Patient power and the new international medical devices database
The International Consortium of Investigative Journalists (ICIJ) has published a series of reports following an investigation into the defective regulation of medical devices across 36 different countries and the shocking human cost of that lack of regulation
Posted on 26 November 2018
The investigation, titled the Implant Files, focusses on implantable medical devices – from pacemakers to contraceptive devices, and is the work of more than 250 reporters and data specialists from 58 news organizations in 36 different countries.
The ICIJ report that the Implant Files are the ‘first-ever global examination of the medical device industry and its overseers’, based on material gathered through extensive interviews with patients, epidemiologists and regulatory insiders, the report exposes the speed with which novel products are brought to market and the fact that even the most high risk implantable devices, pacemakers, can be brought to market with very limited in-patient testing.
The ICIJ report states that ‘manufacturers, doctors, and others potentially linked more than 1.7 million injuries and nearly 83,000 deaths to medical devices in reports to U.S. regulators over the last decade’.
The Implant Files also provide a new resource to patients internationally in the form of an ‘International Medical Devices Database’(IMDD)
The ICIJ explain that this new, free to download and internationally available resource ensures that ‘Patients across the world now have access to facts about faulty or dangerous medical devices — including life-threatening ones — thanks to the publication of a database that for the first time brings together information from different countries’.
Zahra Nanji, a solicitor in the Leigh Day product liability team, commented: "The International Medical Devices Database (IMDD) empowers patients internationally to do their own due-diligence in relation to any implantable medical device which they have been offered, or with which they are already implanted.

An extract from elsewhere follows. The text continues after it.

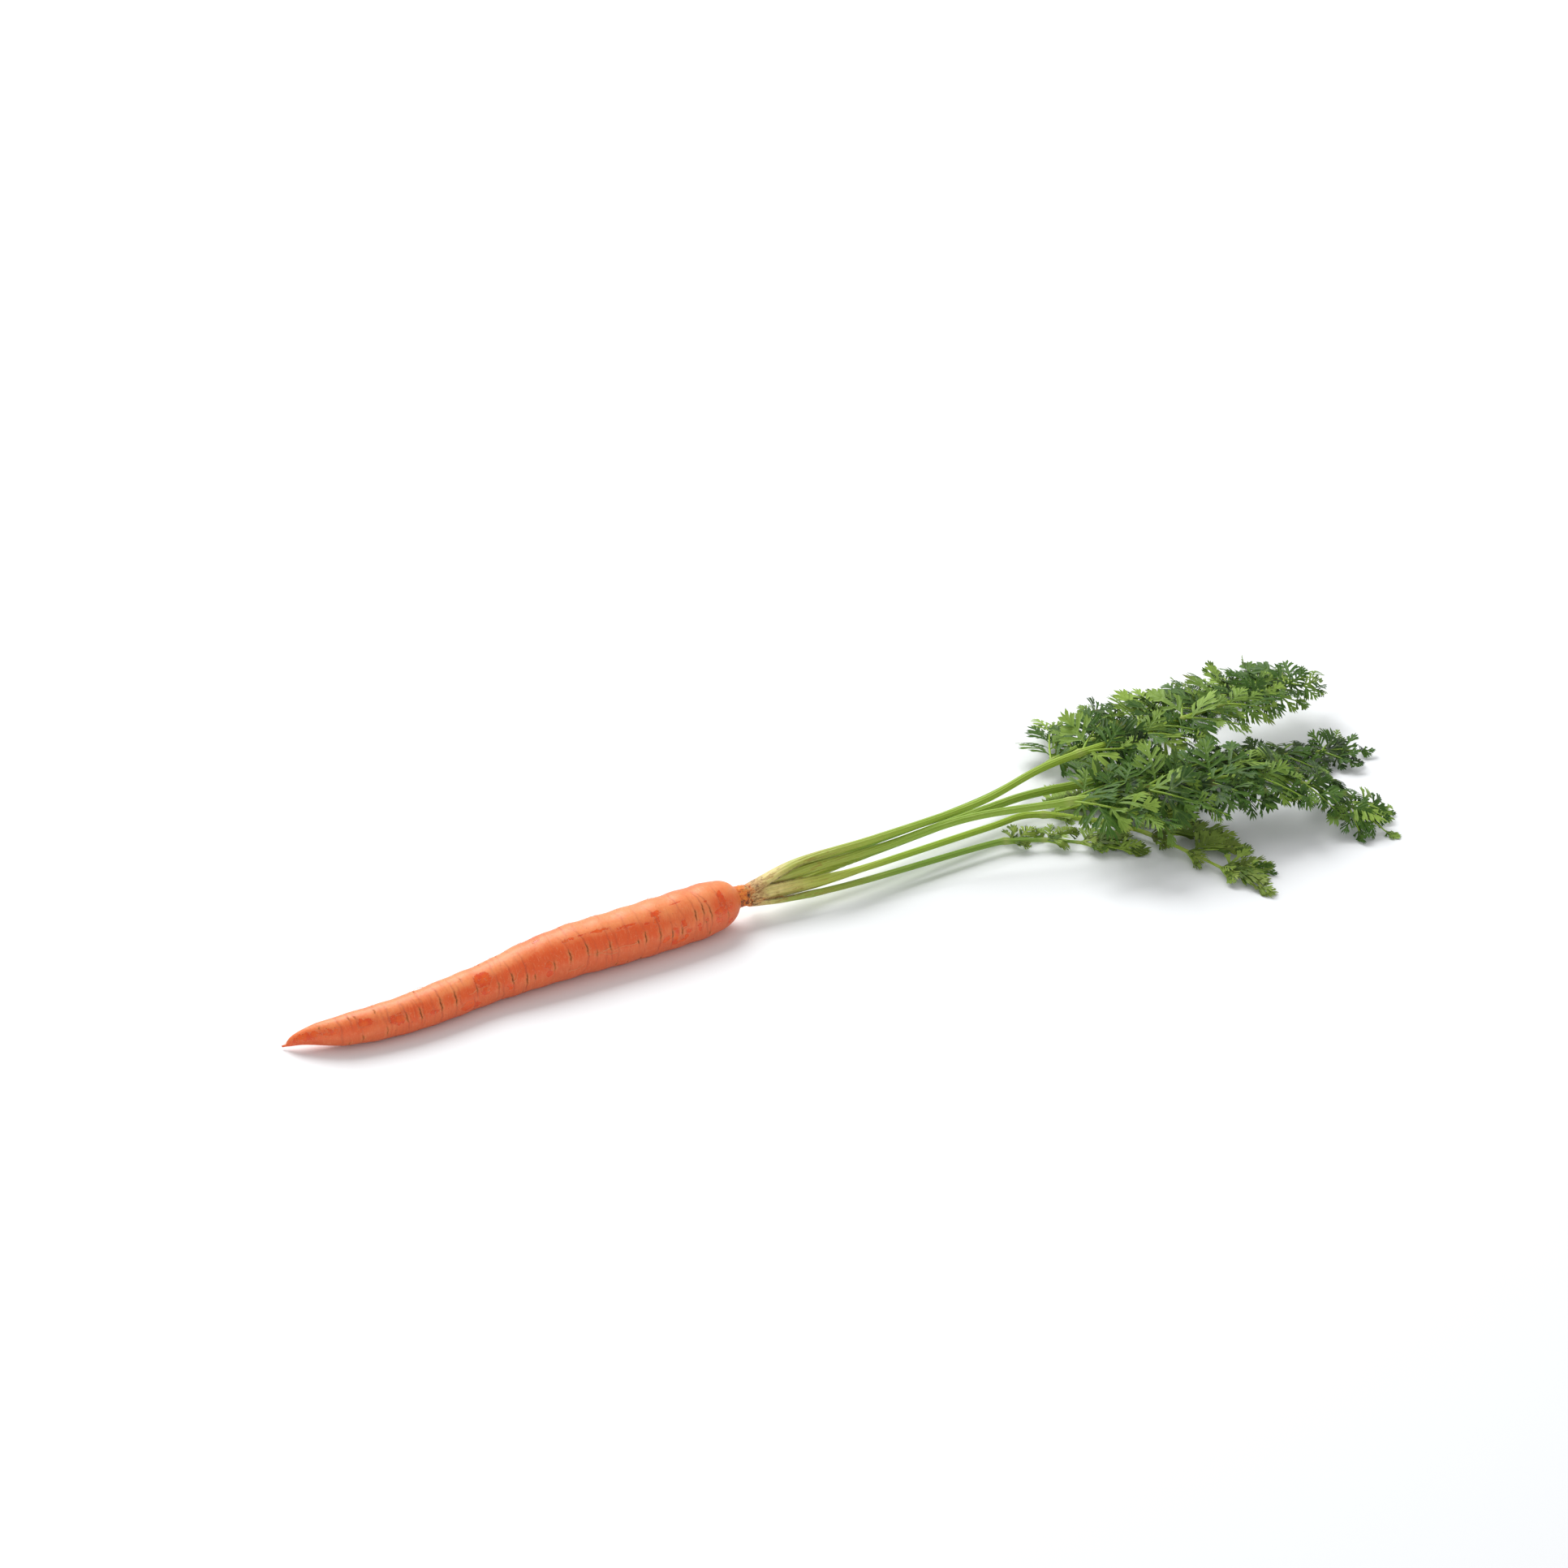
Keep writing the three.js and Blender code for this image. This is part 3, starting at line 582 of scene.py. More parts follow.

"The database includes data on more than 70,000 recalls, safety alerts and field safety notices across 11 different countries. In the UK, doctors and patients may look at the UK regulatory database – published through the Medicines Healthcare and Regulatory Authority (MHRA) to check the track-record of a device, and possibly the US equivalent (through the FDA), but are unlikely to look further afield.
"The IMDD collates data from 11 countries in its first release. Users can search by device name, by manufacturer, or by country. Lack of transparency regarding problems with medical devices is a consistent and life-threatening problem right across the medical devices industry – this new database has the potential to shed much needed light in this area."
The IMDD publishes critical, previously unseen data including more than 6,700 from Spain, Finland and Mexico that have never before been disclosed to the public. The ICIJ explain that this information was obtained through freedom of information requests from ICIJ partners in those countries.